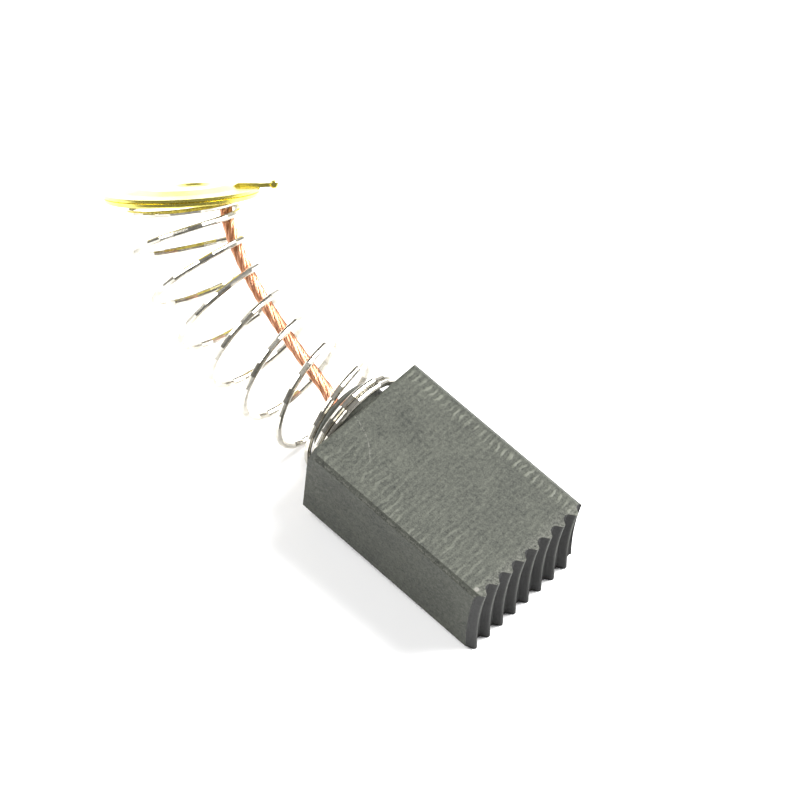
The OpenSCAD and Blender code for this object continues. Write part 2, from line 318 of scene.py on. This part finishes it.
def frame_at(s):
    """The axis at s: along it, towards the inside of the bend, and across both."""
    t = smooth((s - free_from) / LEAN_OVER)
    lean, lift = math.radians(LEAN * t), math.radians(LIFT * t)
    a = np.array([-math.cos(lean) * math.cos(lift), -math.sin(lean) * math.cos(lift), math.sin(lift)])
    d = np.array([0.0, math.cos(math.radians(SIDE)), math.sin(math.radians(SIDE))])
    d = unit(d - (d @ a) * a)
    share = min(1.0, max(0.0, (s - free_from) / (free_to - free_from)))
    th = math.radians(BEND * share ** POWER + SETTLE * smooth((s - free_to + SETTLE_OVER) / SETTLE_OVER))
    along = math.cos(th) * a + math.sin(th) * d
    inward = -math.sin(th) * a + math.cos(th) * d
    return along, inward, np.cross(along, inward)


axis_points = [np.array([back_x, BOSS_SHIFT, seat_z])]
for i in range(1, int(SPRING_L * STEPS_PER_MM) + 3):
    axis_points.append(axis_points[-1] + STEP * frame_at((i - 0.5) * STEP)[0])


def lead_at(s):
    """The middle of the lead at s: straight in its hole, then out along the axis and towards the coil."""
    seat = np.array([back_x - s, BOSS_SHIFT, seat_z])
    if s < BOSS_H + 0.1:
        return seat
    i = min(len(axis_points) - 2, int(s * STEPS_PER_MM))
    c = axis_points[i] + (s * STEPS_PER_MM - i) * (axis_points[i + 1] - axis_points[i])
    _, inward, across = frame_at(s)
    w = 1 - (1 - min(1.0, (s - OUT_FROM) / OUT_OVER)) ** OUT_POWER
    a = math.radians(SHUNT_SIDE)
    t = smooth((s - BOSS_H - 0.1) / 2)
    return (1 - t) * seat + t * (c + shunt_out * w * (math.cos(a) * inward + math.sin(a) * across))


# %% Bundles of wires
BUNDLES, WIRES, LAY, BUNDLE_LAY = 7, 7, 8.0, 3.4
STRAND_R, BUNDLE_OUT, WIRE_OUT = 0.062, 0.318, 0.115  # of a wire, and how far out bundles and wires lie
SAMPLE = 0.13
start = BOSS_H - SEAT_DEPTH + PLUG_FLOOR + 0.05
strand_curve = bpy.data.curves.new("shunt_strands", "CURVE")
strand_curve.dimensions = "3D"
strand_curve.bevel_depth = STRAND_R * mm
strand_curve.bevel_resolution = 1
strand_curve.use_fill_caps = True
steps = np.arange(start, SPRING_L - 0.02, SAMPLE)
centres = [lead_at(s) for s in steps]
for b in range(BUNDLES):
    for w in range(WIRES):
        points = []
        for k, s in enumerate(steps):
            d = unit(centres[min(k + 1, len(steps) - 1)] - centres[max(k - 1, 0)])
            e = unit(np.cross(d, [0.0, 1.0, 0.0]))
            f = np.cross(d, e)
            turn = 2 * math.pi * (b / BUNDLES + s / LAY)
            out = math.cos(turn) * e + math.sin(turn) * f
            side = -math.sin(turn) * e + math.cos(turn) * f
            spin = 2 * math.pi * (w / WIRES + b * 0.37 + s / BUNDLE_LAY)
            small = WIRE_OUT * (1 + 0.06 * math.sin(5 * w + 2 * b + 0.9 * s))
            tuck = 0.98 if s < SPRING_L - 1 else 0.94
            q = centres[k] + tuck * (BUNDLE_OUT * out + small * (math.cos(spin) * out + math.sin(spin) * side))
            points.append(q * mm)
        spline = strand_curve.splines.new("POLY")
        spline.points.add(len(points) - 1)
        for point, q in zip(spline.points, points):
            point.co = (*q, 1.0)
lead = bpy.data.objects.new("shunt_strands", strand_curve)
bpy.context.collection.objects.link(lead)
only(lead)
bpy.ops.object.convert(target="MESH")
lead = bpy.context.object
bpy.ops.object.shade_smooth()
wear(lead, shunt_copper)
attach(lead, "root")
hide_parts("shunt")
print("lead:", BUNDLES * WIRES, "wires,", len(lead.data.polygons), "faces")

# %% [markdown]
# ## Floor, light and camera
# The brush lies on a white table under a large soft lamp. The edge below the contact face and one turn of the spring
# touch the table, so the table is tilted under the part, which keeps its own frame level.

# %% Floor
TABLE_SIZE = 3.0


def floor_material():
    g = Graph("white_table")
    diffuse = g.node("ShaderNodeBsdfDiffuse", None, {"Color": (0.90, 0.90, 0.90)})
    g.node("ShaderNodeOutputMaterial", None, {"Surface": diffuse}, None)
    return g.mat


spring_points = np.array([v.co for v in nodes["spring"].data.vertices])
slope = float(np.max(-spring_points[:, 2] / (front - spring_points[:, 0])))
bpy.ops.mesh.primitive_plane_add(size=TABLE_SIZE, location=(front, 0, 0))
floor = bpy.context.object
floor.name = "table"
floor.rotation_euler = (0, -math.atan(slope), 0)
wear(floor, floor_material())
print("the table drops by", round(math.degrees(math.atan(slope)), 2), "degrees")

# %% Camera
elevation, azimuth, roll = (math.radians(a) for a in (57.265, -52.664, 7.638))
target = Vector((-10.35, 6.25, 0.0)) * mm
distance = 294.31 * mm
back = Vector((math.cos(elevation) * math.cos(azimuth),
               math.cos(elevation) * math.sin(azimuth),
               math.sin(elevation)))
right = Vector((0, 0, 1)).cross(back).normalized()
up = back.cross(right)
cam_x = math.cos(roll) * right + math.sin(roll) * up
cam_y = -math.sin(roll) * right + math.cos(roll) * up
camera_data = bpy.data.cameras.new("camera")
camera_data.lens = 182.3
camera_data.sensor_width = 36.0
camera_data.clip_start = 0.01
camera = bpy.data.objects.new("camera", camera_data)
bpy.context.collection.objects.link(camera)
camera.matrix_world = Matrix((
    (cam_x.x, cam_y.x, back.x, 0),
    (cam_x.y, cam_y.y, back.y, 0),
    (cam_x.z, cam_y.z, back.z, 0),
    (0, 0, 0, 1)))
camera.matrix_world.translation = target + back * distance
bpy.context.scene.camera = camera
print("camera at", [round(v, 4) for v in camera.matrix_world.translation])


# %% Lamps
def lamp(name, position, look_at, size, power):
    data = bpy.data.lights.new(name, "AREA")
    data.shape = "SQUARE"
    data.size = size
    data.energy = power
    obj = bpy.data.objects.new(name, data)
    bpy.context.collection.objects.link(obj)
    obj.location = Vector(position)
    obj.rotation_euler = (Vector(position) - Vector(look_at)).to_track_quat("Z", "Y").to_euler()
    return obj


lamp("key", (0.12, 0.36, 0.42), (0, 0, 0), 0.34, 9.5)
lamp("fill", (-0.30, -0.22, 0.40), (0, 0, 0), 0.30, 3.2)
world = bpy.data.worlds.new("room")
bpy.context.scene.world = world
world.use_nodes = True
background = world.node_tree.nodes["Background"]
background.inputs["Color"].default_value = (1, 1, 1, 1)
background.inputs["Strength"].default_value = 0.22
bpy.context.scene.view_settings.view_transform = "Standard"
───
» Aim: Print the listing above from its first line through the line with "return (1 - t)", and stop there.

» Solution to this task:
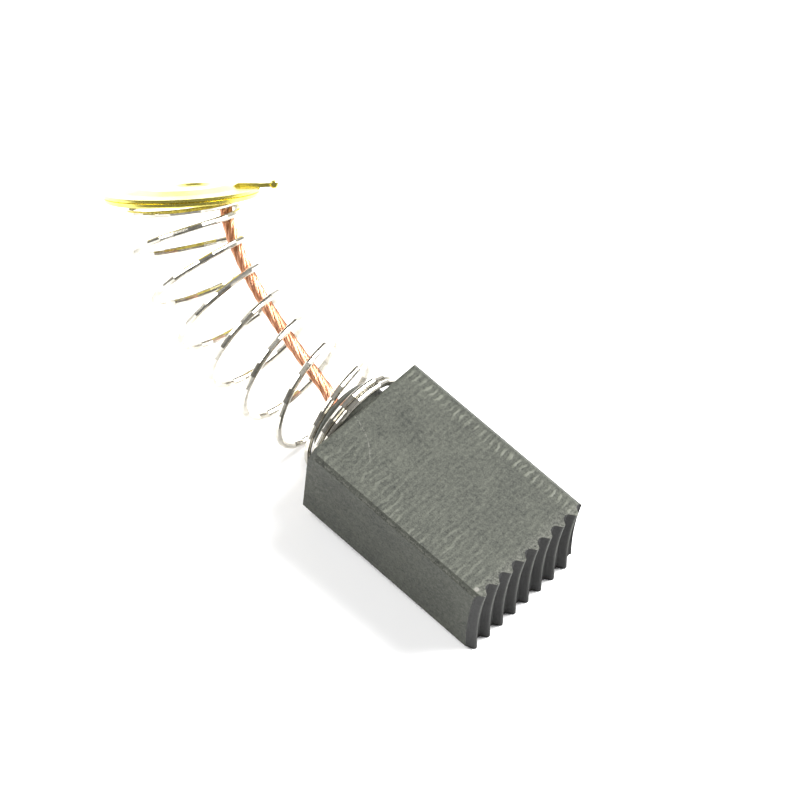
The OpenSCAD and Blender code for this object continues. Write part 2, from line 318 of scene.py on. This part finishes it.
def frame_at(s):
    """The axis at s: along it, towards the inside of the bend, and across both."""
    t = smooth((s - free_from) / LEAN_OVER)
    lean, lift = math.radians(LEAN * t), math.radians(LIFT * t)
    a = np.array([-math.cos(lean) * math.cos(lift), -math.sin(lean) * math.cos(lift), math.sin(lift)])
    d = np.array([0.0, math.cos(math.radians(SIDE)), math.sin(math.radians(SIDE))])
    d = unit(d - (d @ a) * a)
    share = min(1.0, max(0.0, (s - free_from) / (free_to - free_from)))
    th = math.radians(BEND * share ** POWER + SETTLE * smooth((s - free_to + SETTLE_OVER) / SETTLE_OVER))
    along = math.cos(th) * a + math.sin(th) * d
    inward = -math.sin(th) * a + math.cos(th) * d
    return along, inward, np.cross(along, inward)


axis_points = [np.array([back_x, BOSS_SHIFT, seat_z])]
for i in range(1, int(SPRING_L * STEPS_PER_MM) + 3):
    axis_points.append(axis_points[-1] + STEP * frame_at((i - 0.5) * STEP)[0])


def lead_at(s):
    """The middle of the lead at s: straight in its hole, then out along the axis and towards the coil."""
    seat = np.array([back_x - s, BOSS_SHIFT, seat_z])
    if s < BOSS_H + 0.1:
        return seat
    i = min(len(axis_points) - 2, int(s * STEPS_PER_MM))
    c = axis_points[i] + (s * STEPS_PER_MM - i) * (axis_points[i + 1] - axis_points[i])
    _, inward, across = frame_at(s)
    w = 1 - (1 - min(1.0, (s - OUT_FROM) / OUT_OVER)) ** OUT_POWER
    a = math.radians(SHUNT_SIDE)
    t = smooth((s - BOSS_H - 0.1) / 2)
    return (1 - t) * seat + t * (c + shunt_out * w * (math.cos(a) * inward + math.sin(a) * across))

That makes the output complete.